Les problèmes visés par le scénario du film sont très intéressants, car à la fois banals et traités de manière peu conventionnelle. Il est question d'une famille brisée par une violence passée due à la tyrannie et à l’alcool. Seuls les sports de combats parviennent (plus ou moins) à rassembler les membres de cette famille. Le film, qui dure plus de deux heures, est clairement divisé en deux parties. La première heure est la moins enragée : elle nous montre la vie de famille des Conlon, au présent (adultes) et au passé (enfants), à l'origine des traumas. On comprend alors que cette famille n'a pas eu la vie facile, entre les problèmes financiers, l'alcool, la perte de proches, la violence et les rancœurs. Ce que l'on voit du passé nous fait comprendre le cheminement qui a amené les Conlon à devenir ce qu'ils sont aujourd'hui. Est également dépeint l’univers des sports de combat, à travers les sessions d’entraînement des deux frères, leur inscription et les raisons qui les poussent à participer à ce concours. La deuxième heure du film est, pour sa part, beaucoup plus violente. On y assiste au concours de la SPARTA et à ses à-côtés, sans pouvoir prédire le destin de cette famille brisée.

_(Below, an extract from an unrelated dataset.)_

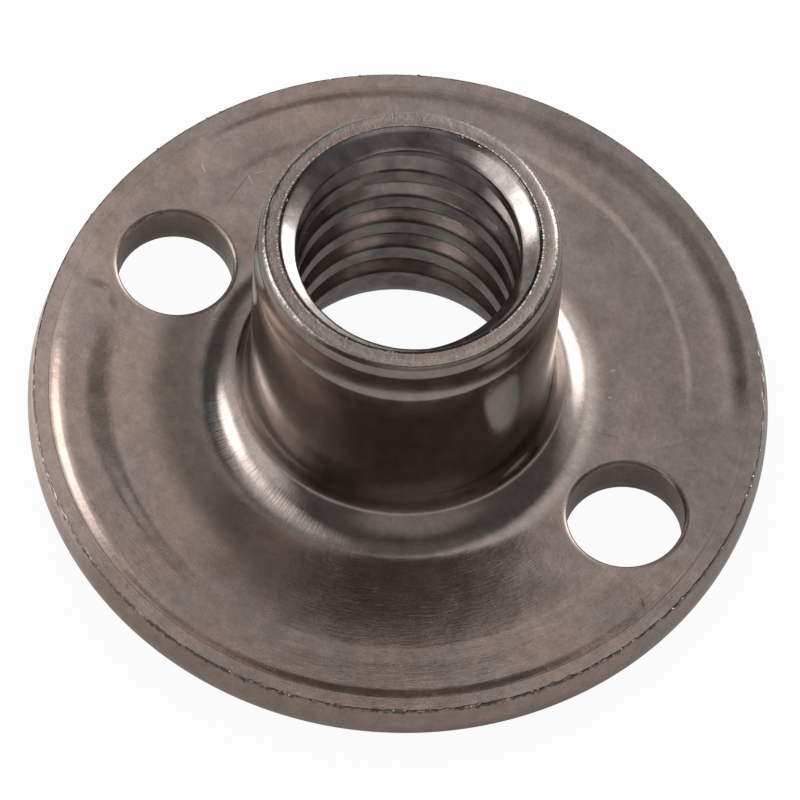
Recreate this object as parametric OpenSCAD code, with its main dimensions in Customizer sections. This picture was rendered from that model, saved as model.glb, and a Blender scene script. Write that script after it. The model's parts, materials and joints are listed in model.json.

« So you found God, uh? That’s awesome. See, mum kept calling out for Him, but He wasn’t around. » – Tommy (Tom Hardy) à son père Paddy (Nick Nolte)
Les personnages de la famille Conlon ont chacun leurs qualités et leurs défauts, qui font que l’on s’attache plus ou moins à eux. Le père, Paddy (Nick Nolte), est un ancien alcoolique qui cherche à se faire pardonner d’un passé sombre empli de violence morale envers ses enfants, entre dénigrement permanent de l’aîné et forte pression mise sur les épaules du cadet pour lui faire vivre les rêves qu’il n’a pu concrétiser par lui-même. Violent physiquement avec sa veuve, Paddy est un pauvre type qui finit malgré tout par inspirer une certaine pitié. Son fils aîné, Brendan (Joel Edgerton), est presque revenu de son passé conflictuel. Fort d'une certaine stabilité, il a réussi à se construire sa propre famille, et parvient à accepter son père et son frère malgré les rancœurs qu’il conserve à leur égard. Quant au fils cadet, Tommy (Tom Hardy), c'est le personnage qui nous fait ressentir le plus d’émotions : haine, pitié, compassion, tristesse, amour. Il s'agit d'un être complexe, qui souffre de nombreux traumas (frère d’armes et mère décédés, père alcoolique, et j’en passe...). Il garde énormément d'amertume envers son père et son frère, si bien qu'il a fini par se renfermer sur lui-même. C’est un homme idolâtré par tous (comme on peut le voir à la SPARTA), mais incompris de son entourage. Tom Hardy montre à la perfection comment la tristesse de ce personnage s’est transformée en haine vis-à-vis de sa famille, au fil des ans.
« And who are you exactly? » – Tommy (Tom Hardy) à Brendan (Joel Edgerton)
Beaucoup voient Warrior comme un film de combat ou de boxe, mais, pour moi, il retranscrit les problèmes de nombreuses familles aux États-Unis ou ailleurs. Le plus troublant est que, si l'on y prête attention, on pourrait croire que Gavin O’Connor nous dit que la violence est la solution à tous les maux. Brendan décide de se battre pour conserver sa maison, Tommy revient vers son père pour se préparer au concours, et c’est lors du fameux combat entre les deux frères qu’ils parviennent enfin à se rabibocher. Tommy finit par expier toute sa haine et sa rancœur, et Brendan par lui témoigner son amour fraternel.
« It’s okay. I love you. I love you Tommy. » – Brendan (Joel Edgerton) à Tommy (Tom Hardy)
Ce film m’a énormément marquée par la manière dont sont abordés les problèmes émotionnels liés à la famille. La trame est parfaitement tissée. Aux ressentis des personnages succèdent la montée de la tension puis l'exutoire, jusqu'à une fin si émouvante qu'on en a la larme à l’œil. Certes, ce film tourne autour de la violence – qu’elle soit verbale, mentale ou physique –, mais ce que l’on en retient avant tout, c'est la cohésion d'une famille qui, en dépit de tous les heurts qu'elle s'est infligés, continue de s’aimer et de se soutenir.